Several other projects have since been completed, including this gem. It's a documentary for Vision TV called SPIRIT WIND. It details the efforts of a Mi'kmaw chief and his crew of warriors who built a birch bark canoe and paddled it from Conne River, Nfld., to Nova Scotia, as part of a vision that the chief had towards healing and strengthening of their community. It took three years and three attempts before the crossing and journey was completed. Martin not only produced, directed and wrote the project, but she did the shooting as well. After it was screened in Washington, D.C., it was nominated for and received, in October 2000, the Andres Slapinsh Award - an international award from the Smithsonian Institution. It's awarded annually to the best native northern filmmaker; it was the second time Cathy won it.

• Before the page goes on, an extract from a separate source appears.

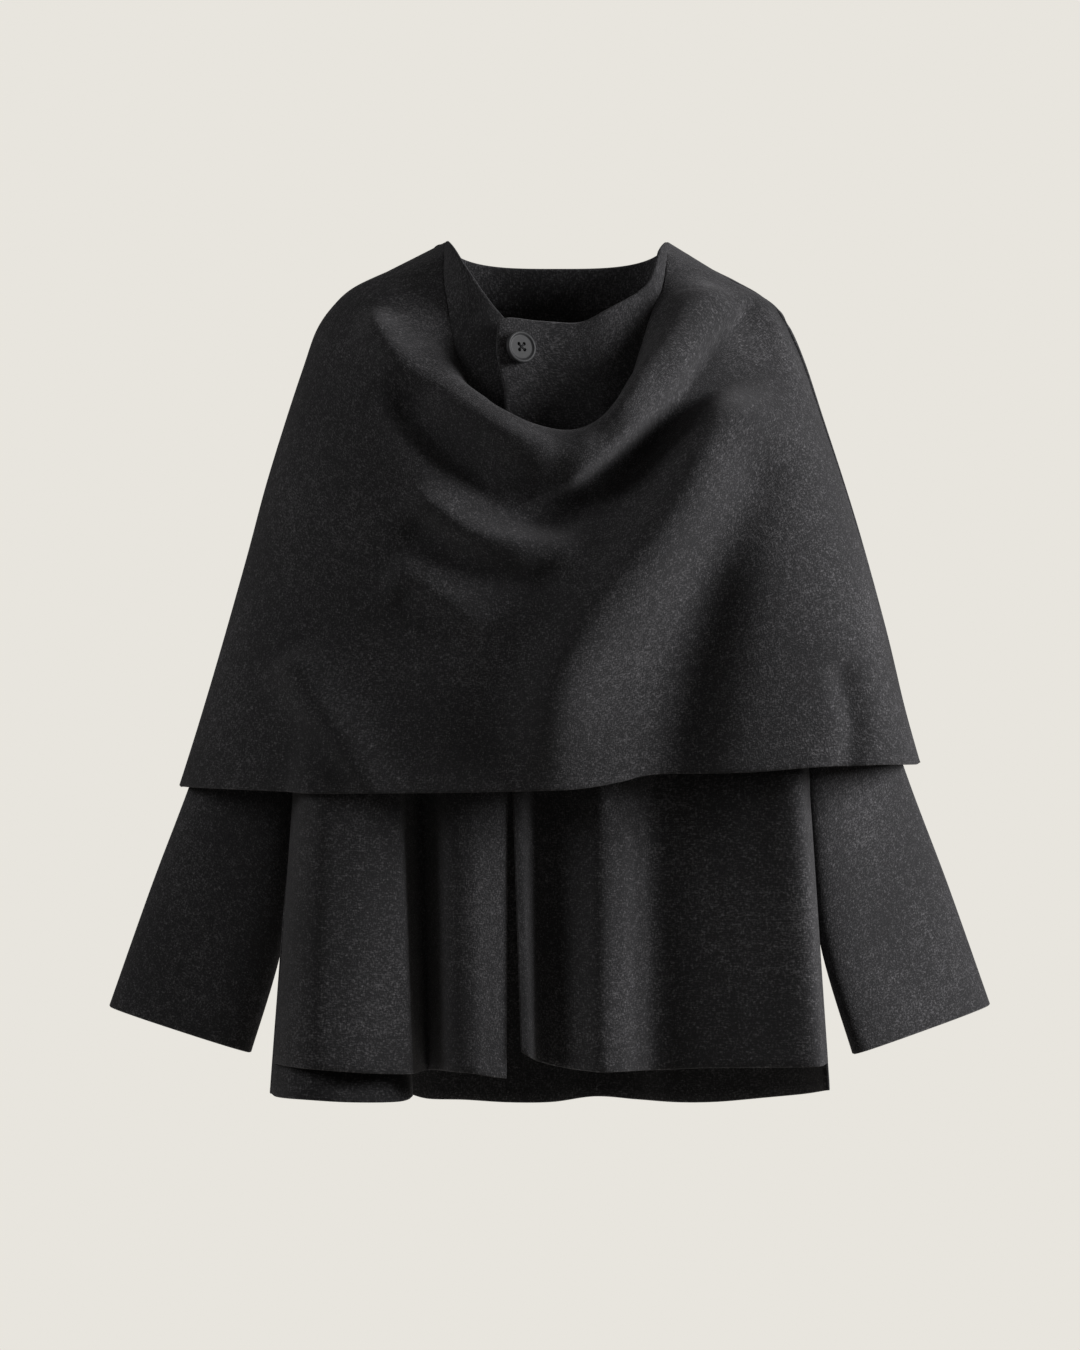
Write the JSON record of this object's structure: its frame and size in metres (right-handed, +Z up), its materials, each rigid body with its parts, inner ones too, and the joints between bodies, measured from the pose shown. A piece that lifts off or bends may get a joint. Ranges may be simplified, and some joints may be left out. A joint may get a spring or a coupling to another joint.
{
  "type": "cape-collared jacket",
  "caption": "Short wool jacket under an elbow-length cape with a deep draped cowl, long straight sleeves and a neck button, filled out as if on shoulders.",
  "frame": {"origin": "between the shoulders at the height of the back neck seam, where the wearer's shoulders hold the garment", "axes": "+X is the wearer's left, +Y is the back and -Y the front, +Z is up"},
  "size_m": [0.744, 0.2971, 0.7211],
  "materials": {
    "wool": "brushed charcoal wool, heathered with pale fibres, matt with a soft nap",
    "button_plastic": "semi-gloss black button with a raised rim"
  },
  "bodies": {
    "root": {"jacket_back": "wool", "jacket_front_right": "wool", "jacket_front_left": "wool", "neck_band": "wool", "sleeve_right": "wool", "sleeve_left": "wool", "cape_front": "wool", "cape_back": "wool", "button": "button_plastic"}
  },
  "joints": []
}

Martin's works in progress include The Final Journey, a video about a Listuguj, Que. (Restigouche), Mi'kmaw's final struggle with HIV/AIDS; and Seven Days of Healing and Mourning, about the suicide healing and prevention crisis in Big Cove in 1993. She is also shooting a documentary with the National Film Board about the life of Annie Mae Aquash, a Mi'kmaw woman from Nova Scotia who became actively involved with the American Indian Movement in the mid-1970s. Aquash was shot and killed, execution style, in South Dakota in 1975; 27 years later, her murder has yet to be solved.
In addition to her film work, Cathy is employed by the Confederacy of Mainland Micmacs as university education counsellor. However, her fondest dream of becoming a full-time filmmaker and storyteller some day has not dimmed.
She resides with her husband, Frank Clifford, and their children, Natalie and Thomas, in Blind Bay, N.S.
Keep up the great work, Cathy. We're proud of you. May the Great Spirit be with you and help you realize your dream!